What does volunteering mean to you? Natalya and I are volunteers out of the goodness of our hearts. We just cannot pass a sick or hungry animal. We feed cats and dogs every day.

I believe that every person is able to do this. Even if you cannot keep an animal in need, at least don’t pass it by – take it to a clinic or write a post and ask for help. Not everyone wants to do this because they think they can pass the buck. We are probably the people expected to take responsibility for that (laughs).


We feed, heal, spend time with and try to find a home for animals at our own expense. We have no regrets in doing what we do. It’s much easier for me to buy feed for animals than to spend money on myself.

What difficulties do you face? We often face difficulties taking care of the animals until we can find a home for them. We keep most of them at home to keep them off the streets. If there is a sick cat, it should be kept separately. But if I already have seven cats at home, then there is no sense in keeping them separate. Therefore, providing help through temporary care is the most important thing.

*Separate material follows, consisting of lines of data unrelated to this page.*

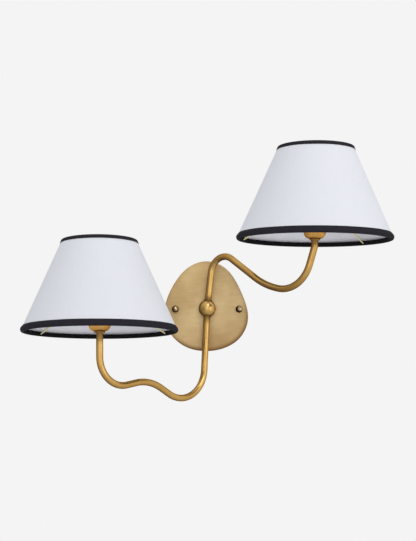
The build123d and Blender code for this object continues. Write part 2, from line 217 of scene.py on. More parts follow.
# ---------------------------------------------------------------- shared surface effects
STREAK_SCALE, STREAK_SHARE = 240.0, 0.7
SPECK_SCALE = 900.0
RAGGEDNESS = 0.8  # how much the clouds break up the edge of the tarnish and painted shade


def build_patina_and_shade():
    """Hand-rubbed brass: cloudy tone, faint brushed streaks, dark specks, and the mark's darkening,
    which is tarnish and painted shade.
    """
    tree, given, result = shader_group(
        "patina_and_shade",
        {
            "Place": ("Vector", None),
            "Polished": ("Color", (0.6, 0.4, 0.16, 1)),
            "Aged": ("Color", (0.4, 0.25, 0.09, 1)),
            "Dark": ("Color", (0.08, 0.05, 0.03, 1)),
            "Cloud size": ("Float", 60.0),
            "Streak stretch": ("Vector", (1, 1, 6)),
            "Tarnish and shade": ("Float", 0.0),
            "Specks": ("Float", 0.3),
            "Smooth": ("Float", 0.3),
            "Rough": ("Float", 0.45),
        },
        {"Color": "Color", "Roughness": "Float", "Height": "Float"},
    )
    cloudy = clouds(tree, given["Place"], given["Cloud size"], 4)
    streaks = clouds(tree, stretch(tree, given["Place"], given["Streak stretch"]), STREAK_SCALE, 5)
    specks = clouds(tree, given["Place"], SPECK_SCALE, 3)
    tone = sum_up(tree, "SUBTRACT", ramp(tree, cloudy, 0.34, 0.68), STREAK_SHARE / 2)
    tone = sum_up(tree, "MULTIPLY_ADD", streaks, STREAK_SHARE, tone, clamp=True)
    ragged = sum_up(tree, "MULTIPLY_ADD", cloudy, RAGGEDNESS, -RAGGEDNESS / 2)
    ragged = sum_up(tree, "MULTIPLY", ragged, given["Tarnish and shade"])
    tarnish_and_shade = sum_up(tree, "ADD", given["Tarnish and shade"], ragged, clamp=True)
    spots = sum_up(tree, "MULTIPLY", ramp(tree, specks, 0.62, 0.78), given["Specks"])
    darkness = sum_up(tree, "MAXIMUM", tarnish_and_shade, spots)
    rubbed = blend_colours(tree, tone, given["Aged"], given["Polished"])
    tree.links.new(blend_colours(tree, darkness, rubbed, given["Dark"]), result["Color"])
    matt = blend(tree, tone, given["Rough"], given["Smooth"])
    tree.links.new(sum_up(tree, "MULTIPLY_ADD", darkness, 0.25, matt), result["Roughness"])
    tree.links.new(sum_up(tree, "MULTIPLY_ADD", streaks, 0.6, specks), result["Height"])
    return tree


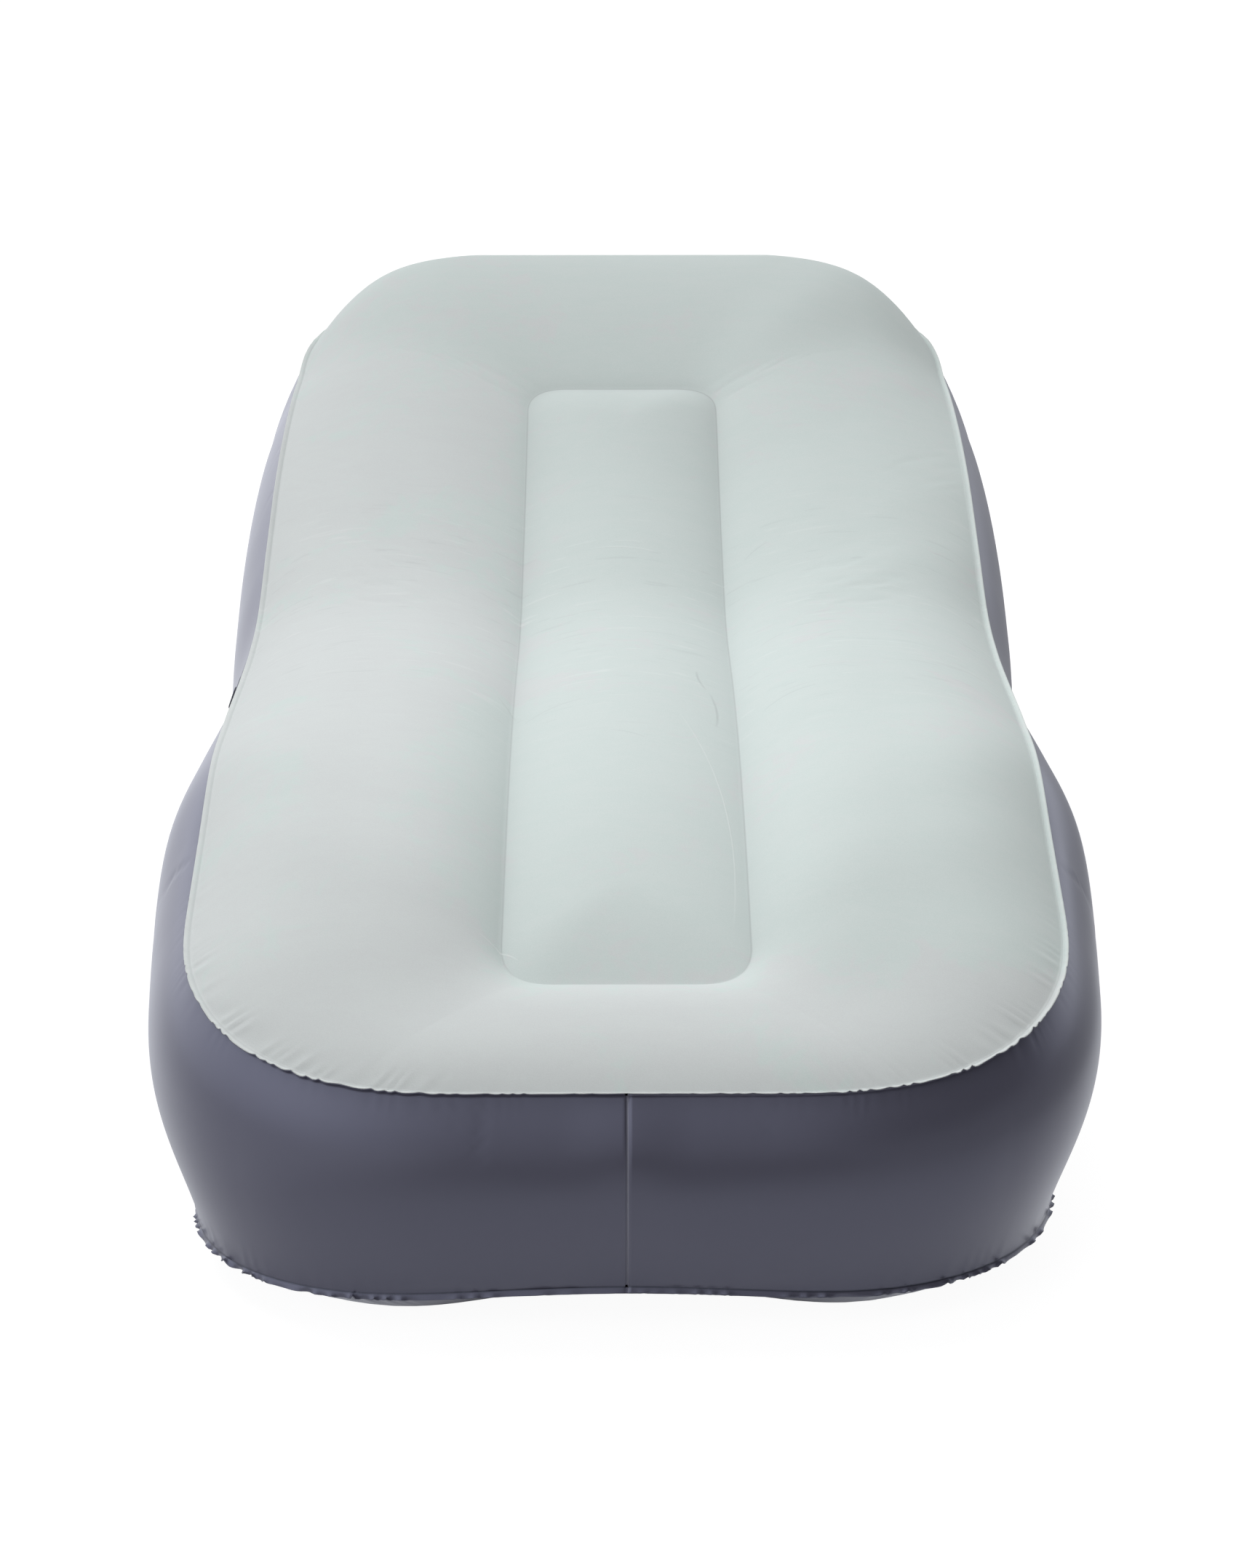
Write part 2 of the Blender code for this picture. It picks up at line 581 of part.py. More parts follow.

We face a lot of difficulties with money because we spend a great deal on treatment and some medicines are expensive – they can cost up to $100. That’s why we call on people in our Facebook group to help.

When the war started, many people who evacuated left their animals. At the beginning of March, I kept 31 kittens at home. So, the amount of work increased but the number of those willing to lend a hand did not.

How do you avoid burnout as a volunteer? Sometimes it can be a quiet week – no one takes animals home. You almost give up and want to cry. And other times, almost all the cats are taken. In April, someone even took an adult cat from me. I didn’t expect it – I was happy.


If it becomes difficult, then the first thing you need to do is cry and then it gets easier. After that, you calm down and get a grip of yourself. Natalya and I talk regularly and support one other – things are getting easier for us.

What inspires you? Seeing photos of the happy lives of our kitties who have found a new home.